6. Pengaruh Media dan Pornografi yang Tidak Terkontrol
Paparan media, termasuk konten pornografi yang mudah diakses, seringkali menampilkan gambaran seksualitas yang terdistorsi, mengobjektifikasi tubuh, menormalisasi dominasi, atau bahkan kekerasan sebagai bagian dari relasi seksual. Tanpa literasi media yang kritis, pandangan-pandangan ini dapat membentuk persepsi yang salah tentang seksualitas, memicu perilaku berisiko, dan bahkan menumpulkan empati terhadap korban kekerasan seksual.
Menuju Ruang Belajar yang Aman dan Berkeadilan
Mengatasi kekerasan seksual di lingkungan pendidikan bukanlah tugas yang mudah, namun bukan tidak mungkin. Dibutuhkan upaya kolektif dan sistemik yang menyentuh akar-akar sosial budaya penyebabnya:
- Pendidikan yang Komprehensif: Mengintegrasikan pendidikan seksualitas yang berlandaskan hak asasi manusia, kesetaraan gender, dan persetujuan (consent) ke dalam kurikulum.
- Penguatan Kebijakan dan Mekanisme Perlindungan: Membangun sistem pelaporan yang aman, responsif, dan melindungi korban, serta memastikan sanksi yang tegas bagi pelaku.
- Membongkar Budaya Patriarki dan Mitos: Secara aktif mengampanyekan kesetaraan gender, menantang mitos-mitos tentang kekerasan seksual, dan membangun empati.
- Menciptakan Lingkungan yang Berani Bicara: Mendorong budaya di mana korban merasa aman untuk melapor dan komunitas mendukung mereka.
- Pelatihan dan Peningkatan Kapasitas: Melatih seluruh komponen institusi pendidikan (guru, dosen, staf, siswa, mahasiswa) tentang pencegahan dan penanganan kekerasan seksual.
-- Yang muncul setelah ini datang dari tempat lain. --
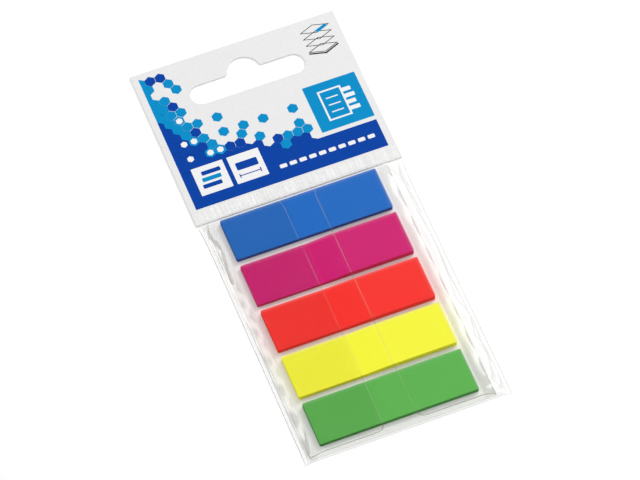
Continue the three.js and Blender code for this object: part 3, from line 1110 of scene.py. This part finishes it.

Kekerasan seksual adalah luka yang dalam bagi individu dan seluruh ekosistem pendidikan. Hanya dengan memahami akar sosial budayanya, kita dapat merancang intervensi yang tepat dan menciptakan ruang belajar yang benar-benar aman, inklusif, dan berkeadilan bagi semua. Mari bersama-sama memastikan bahwa ruang belajar adalah tempat di mana impian bersemi, bukan tempat di mana trauma bersemi.